During one all-night gig, wishing the audience would go home, the 18-year-old Mr. Henry happened on a piano riff and started singing, “Ain’t got no home, no place to roam.”

He worked those words into a song that flaunted both his falsetto and a croaking technique — singing while inhaling — that he had used in high school to tease girls, as well as an “ooh-ooh” refrain. Paul Gayten, an A&R man at Chess Records who would share some songwriting credits with Mr. Henry, brought him to Argo Records, a Chess subsidiary, to record his first single.

“Troubles, Troubles” — a jovial-sounding song about contemplating suicide — was the single’s A-side, but a New Orleans disc jockey, Poppa Stoppa, decided to feature “Ain’t Got No Home” instead. When he started getting requests for “the frog song,” he took to referring to Mr. Henry as “the Frogman.” Mr. Henry, looking for something like Fats Domino’s moniker, “the Fat Man,” happily adopted it.

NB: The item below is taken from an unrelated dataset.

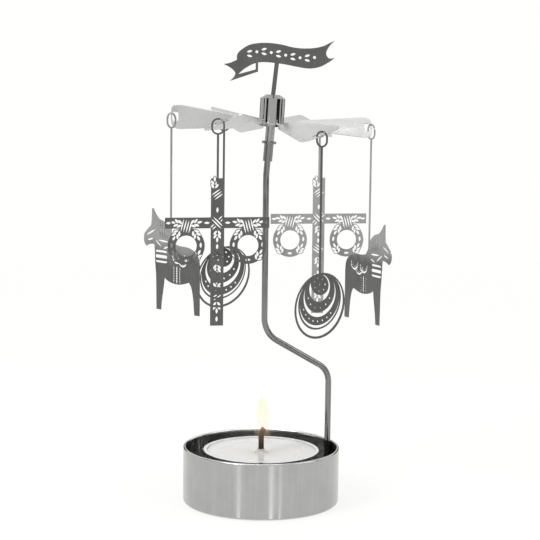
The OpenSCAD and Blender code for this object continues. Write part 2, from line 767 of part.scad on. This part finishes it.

In the early 1960s, when his “(I Don’t Know Why) But I Do” was a hit both in the United States and in Britain, Mr. Henry toured England, where he met the Beatles. Their 1964 American tour made him an eyewitness to Beatlemania — including a New Orleans show at which hundreds of fans, mostly girls, stormed the stage. But it was the end of an era for New Orleans R&B.

“After the Beatles tour I went back to playing on Bourbon Street, and suddenly everything was guitars,” Mr. Henry told Offbeat magazine in 2004. “The Beatles put a hurt on us. It lasted a few years but we got it back.”

Mr. Henry continued to record through the 1960s, for Parrot, Dial, Roulette and other labels. But he resisted trends in rock and clung to what, in an interview for John Broven’s book “Rhythm and Blues in New Orleans” (1978), he called “the old-time music.”

He performed constantly on Bourbon Street until 1981 and in 1982 toured England, where he found an appreciative audience, stayed for a year and recorded an album, “The Legendary Clarence ‘Frogman’ Henry,” that was released in 1983. In later years he performed less frequently, but over the years he appeared more than 40 times at the New Orleans Jazz & Heritage Festival. He was inducted into the Louisiana Music Hall of Fame and received a Pioneer Award from the Rhythm & Blues Foundation.

Mr. Henry, who lived for many years in Algiers, was married and divorced seven times — he married one of his wives twice — and had 10 children and 19 grandchildren. Complete information on survivors was not immediately available.

“As long as my health allows me to, I’m going to keep performing because it’s what I truly enjoy,” Mr. Henry told the New Orleans music historian Jeff Hannusch for his book “The Soul of New Orleans” (2001). “People want to see the Frogman, but you know the Frogman wants to see the people, too.”